One could not have foreseen then, that all its fine international sentiments and phrases would fall together like a pack of cards on the first war cry of the capitalist masters of the world. The Second International fell on the outbreak of war, because it had outlived its time. It had grown to be a body of comfortable representatives of, on the whole, safe and comfortable Socialist movements. It represented very largely a parlour socialism which had become fairly respectable. The First International had fallen because the Socialist parties of which it had been composed had outgrown their then narrow international connection and required a period to develop nationally before they could again unite into a fuller international organisation: the First International fell because its sections were not yet sufficiently developed nationally. Similarly, the Second International fell because it was not sufficiently developed internationally for the growing national Socialist parties, and the needs of the times. It lacked international organisation, enthusiasm, ideals, and consciousness.

A friend of the writer of these lines, an old Russian exile, and, theoretically, a good Marxian to wit, once told her in confidence (as the friend in question is now dead—luckily he died after the outbreak of revolution in Russia, and lived to go back to his native country and to see it with his own eyes—there can be no objection to mentioning what he said now) that although he worked in the movement, although he did all he could by pen and mouth to advance Socialism, in his heart of hearts he had little faith in the realisation of Socialism within measurable distance. He worked as he did more out of habit and because he could not bring himself to avow his feelings to his Socialist friends. Now and again he was buoyed up by hope, but on the whole he had little faith.

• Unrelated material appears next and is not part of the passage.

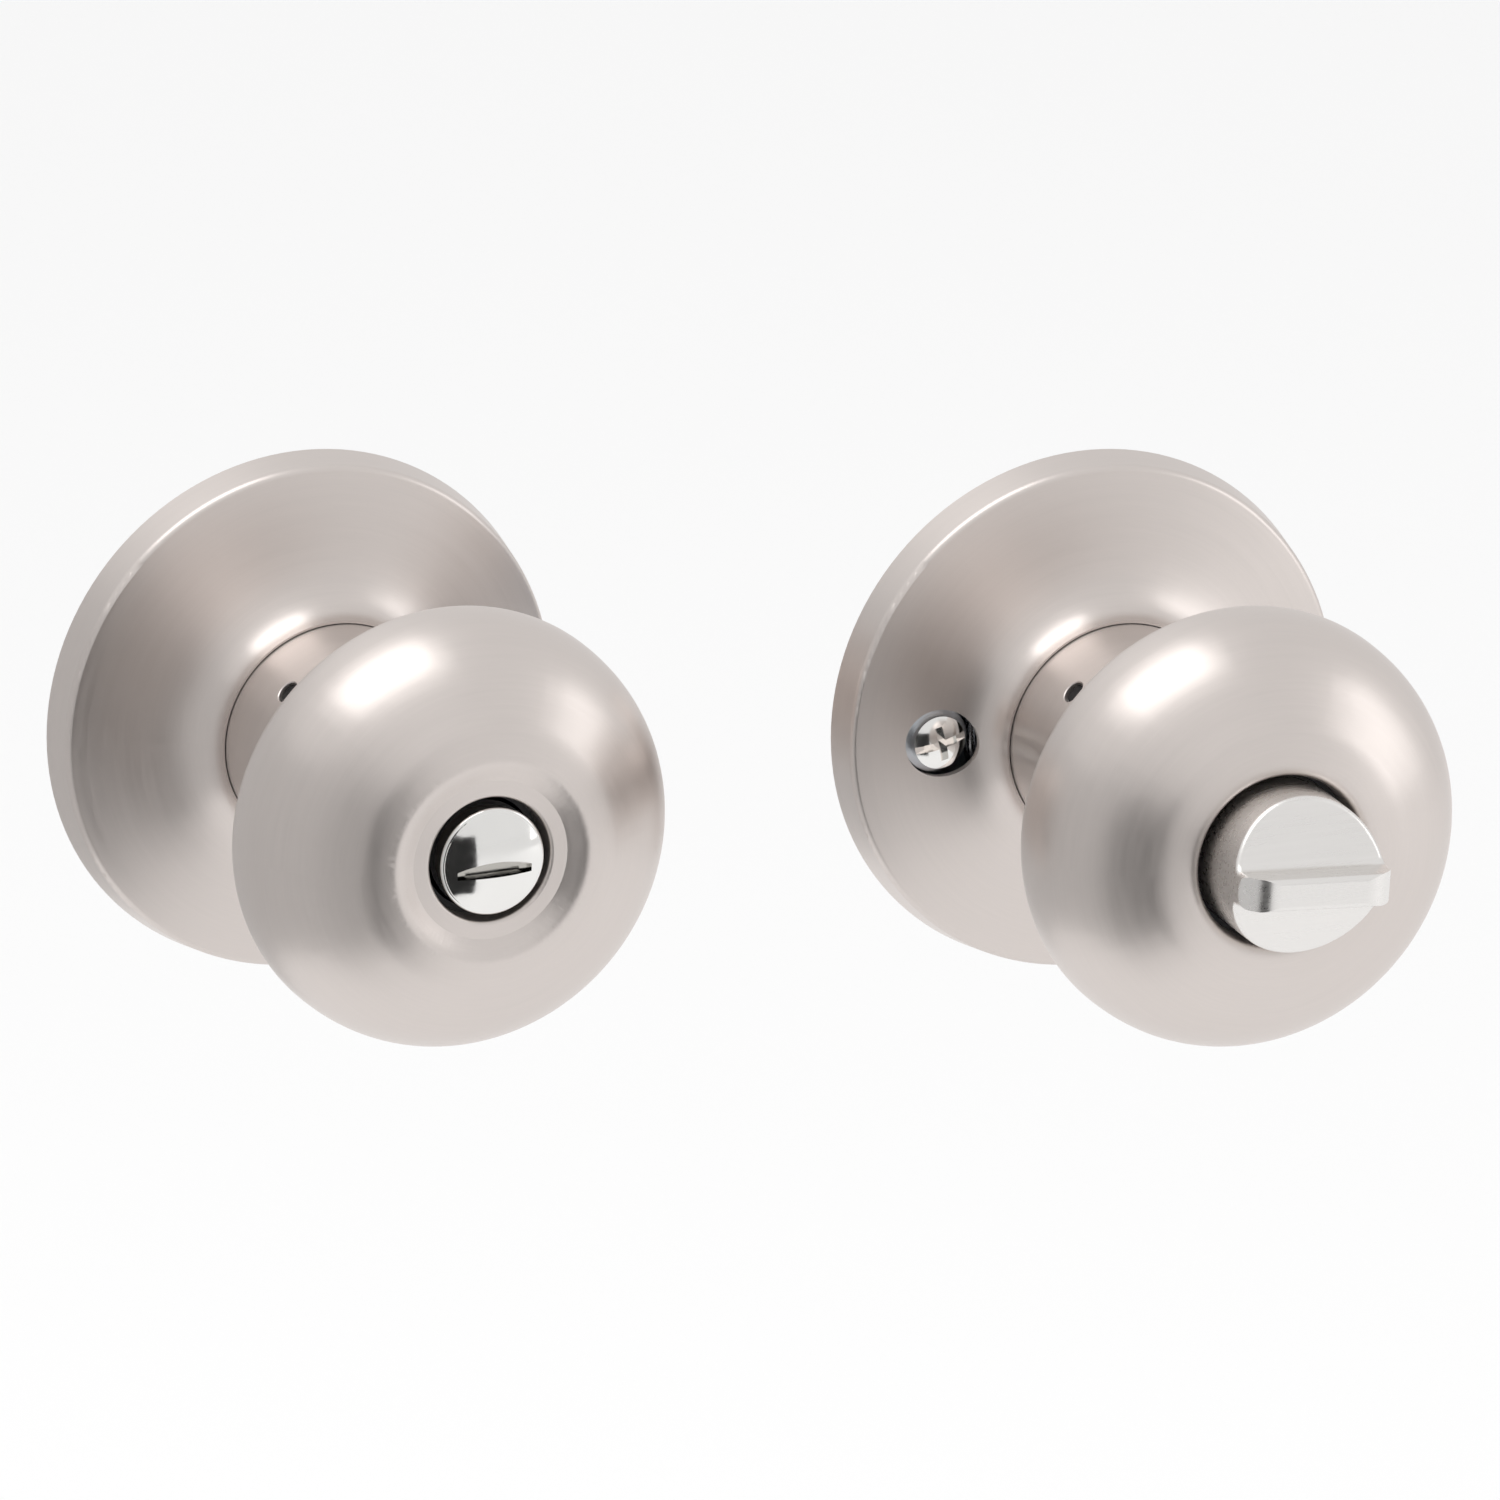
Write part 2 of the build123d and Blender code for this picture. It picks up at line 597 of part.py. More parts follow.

At the time one could assume that this was an exception—that it was merely a mood brought on by pessimism due to the miserable economic position of the friend in question—for the life of a poor Russian exile in London or America was no sweet one. But we can now see that in reality this was no exception, that what this man brought himself to avow to a particular friend, was what a large section of the Second International consciously or unconsciously felt. The movement had outgrown the revolutionary ardour of its youth.

The members of the Second International Socialist Bureau, more successful materially than this comrade, continued to talk about revolution, but in their heart of hearts they did not believe in it.